At the core, to the seasoned programmer, this is really all there is to it. However, since it was my first time working on recursion, this problem confused me profusely.
My first attempt yielded the following result:
def make_tree(preorder, inorder):
if inorder.index(preorder[0]) == 0:
nested_list = [preorder[0], None, None]
return nested_list
else:
tree_list = [preorder[0], make_tree(preorder[1:], inorder), make_tree(preorder[1:], inorder)]
return tree_list
>>> [10, [6, [8, None, None], [8, None, None]], [6, [8, None, None], [8, None, None]]]
As compared to the correct result:
[10, [6, [8, None, None], [12, None, None]], [11, None, [15, None, None]]]
Alright, so I got the first few values correct, but needless to say, this was incorrect. My idea here was that I noticed on the outmost layer that the first value was the value at [0] of preorder, and the second and third value were nested trees, so I knew I had to have recursion for those two parts. From what I knew of recursion, some 'work' or change has to be made to descend into the next level of recursion, and it logically made sense that the new preorder list in my next level of make_tree would take on the values after the value at [0] (since it was already written down). I didn't know what to do with inorder though, so I just left it there to test.
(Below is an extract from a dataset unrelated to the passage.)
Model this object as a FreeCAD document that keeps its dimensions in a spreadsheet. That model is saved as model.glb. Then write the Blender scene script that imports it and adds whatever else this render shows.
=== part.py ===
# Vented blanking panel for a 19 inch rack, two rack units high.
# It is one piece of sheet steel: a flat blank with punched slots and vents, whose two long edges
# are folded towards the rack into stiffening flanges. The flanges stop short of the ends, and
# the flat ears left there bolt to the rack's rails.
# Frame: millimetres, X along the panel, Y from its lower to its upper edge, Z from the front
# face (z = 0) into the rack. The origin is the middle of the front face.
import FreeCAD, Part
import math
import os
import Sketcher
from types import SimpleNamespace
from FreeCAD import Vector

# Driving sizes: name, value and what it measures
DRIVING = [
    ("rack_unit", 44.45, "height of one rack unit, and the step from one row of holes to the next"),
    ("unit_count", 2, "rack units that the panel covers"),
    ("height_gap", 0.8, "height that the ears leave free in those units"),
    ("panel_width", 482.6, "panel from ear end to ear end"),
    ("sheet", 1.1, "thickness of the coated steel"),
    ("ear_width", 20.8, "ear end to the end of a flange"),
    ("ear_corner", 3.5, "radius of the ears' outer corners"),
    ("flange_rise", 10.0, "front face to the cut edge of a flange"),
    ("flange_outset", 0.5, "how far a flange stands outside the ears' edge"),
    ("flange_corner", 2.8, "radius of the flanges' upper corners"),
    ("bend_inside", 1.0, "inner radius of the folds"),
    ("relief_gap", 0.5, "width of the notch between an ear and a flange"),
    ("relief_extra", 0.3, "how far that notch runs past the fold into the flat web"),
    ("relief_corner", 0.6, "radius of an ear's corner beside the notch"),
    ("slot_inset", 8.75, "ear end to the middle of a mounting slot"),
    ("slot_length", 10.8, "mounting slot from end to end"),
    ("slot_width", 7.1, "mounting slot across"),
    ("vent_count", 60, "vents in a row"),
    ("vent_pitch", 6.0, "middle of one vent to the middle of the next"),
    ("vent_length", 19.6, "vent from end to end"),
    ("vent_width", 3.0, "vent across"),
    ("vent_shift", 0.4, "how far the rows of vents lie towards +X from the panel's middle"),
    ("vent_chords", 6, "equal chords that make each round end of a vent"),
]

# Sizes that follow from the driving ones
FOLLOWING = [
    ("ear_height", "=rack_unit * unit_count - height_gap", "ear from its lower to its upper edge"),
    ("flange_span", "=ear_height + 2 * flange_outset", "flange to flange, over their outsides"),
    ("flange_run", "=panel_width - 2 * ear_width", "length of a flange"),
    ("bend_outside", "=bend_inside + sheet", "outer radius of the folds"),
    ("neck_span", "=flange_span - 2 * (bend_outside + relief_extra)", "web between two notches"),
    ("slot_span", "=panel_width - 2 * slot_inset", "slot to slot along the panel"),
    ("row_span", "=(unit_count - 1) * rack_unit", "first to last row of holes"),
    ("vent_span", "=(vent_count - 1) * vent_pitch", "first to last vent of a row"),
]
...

For the base case, based on #2 of the inferences I made above, I knew the Nonetypes had to be incorporated for those leaf values, but (in retrospect) I was still thinking in my iterative ways, so I assumed the base case to be [preorder[0], None, None]. I saw that the point at which the first element in the preorder list becomes the first element in the inorder list is the point that we've reached the leaves of the tree, hence inorder.index(preorder[0]) == 0.
Because I wasn't 100% sure about how to approach this problem, I put together what I knew and without a full understanding of what I wrote, derived my first attempt.
After having exhausted all of my available brainpower, it was time to get help. After much consultation with a friend that's a much more experienced programmer, I slowly gained intuition of how to choose a correct base case. Attempt 2 is as follows:
def make_tree(preorder,inorder):
if len(preorder) == 0 and len(inorder) == 0:
return None
elif len(preorder) == 0:
return [inorder[0],None,None]
elif len(inorder) == 0:
return [preorder[0],None,None]
else:
left = make_tree(preorder[1:inorder.index(preorder[0])], inorder[:inorder.index(preorder[0])])
right = make_tree(preorder[inorder.index(preorder[0]) + 1:], inorder[inorder.index(preorder[0]) + 1:])
return [preorder[0], left, right]
After weeding out the unnecessary elif statements, I finally arrived at the correct code.
def make_tree(preorder, inorder):
if len(preorder) == 0 and len(inorder) == 0:
return None
else:
left = make_tree(preorder[1:inorder.index(preorder[0]) + 1],
inorder[:inorder.index(preorder[0])])
right = make_tree(preorder[inorder.index(preorder[0]) + 1:],
inorder[inorder.index(preorder[0]) + 1:])
return [preorder[0], left, right]
This exercise (part a and b) took me a few hours to complete, and the biggest challenge for me was in trusting that recursion will work. This is where the magical part comes in. If you read the code, it's very intuitive. It makes sense that the same process through each of the subtrees would generate a nested result, that [preorder[0], left, right] gives exactly what it looks like will give. The difficulty in recursion lies in my inability to accept this simplicity. To understand a concept, I must see each step and understand it thoroughly, and so in completely this exercise and other recursion exercises I came across, I always had to trace through the whole code to the base case before I would believe it works.
The biggest challenge for me in the recursion I encountered in this exercise is in knowing how to incorporate the right side recursion of a tree or list with the left side. I seem to always get the left side to 'work', but I can't get my head wrapped around how I should go about the right side.
I thoroughly hope an understanding of recursion will come with practise. For now, I am just ecstatic that I got the desired result for this exercise.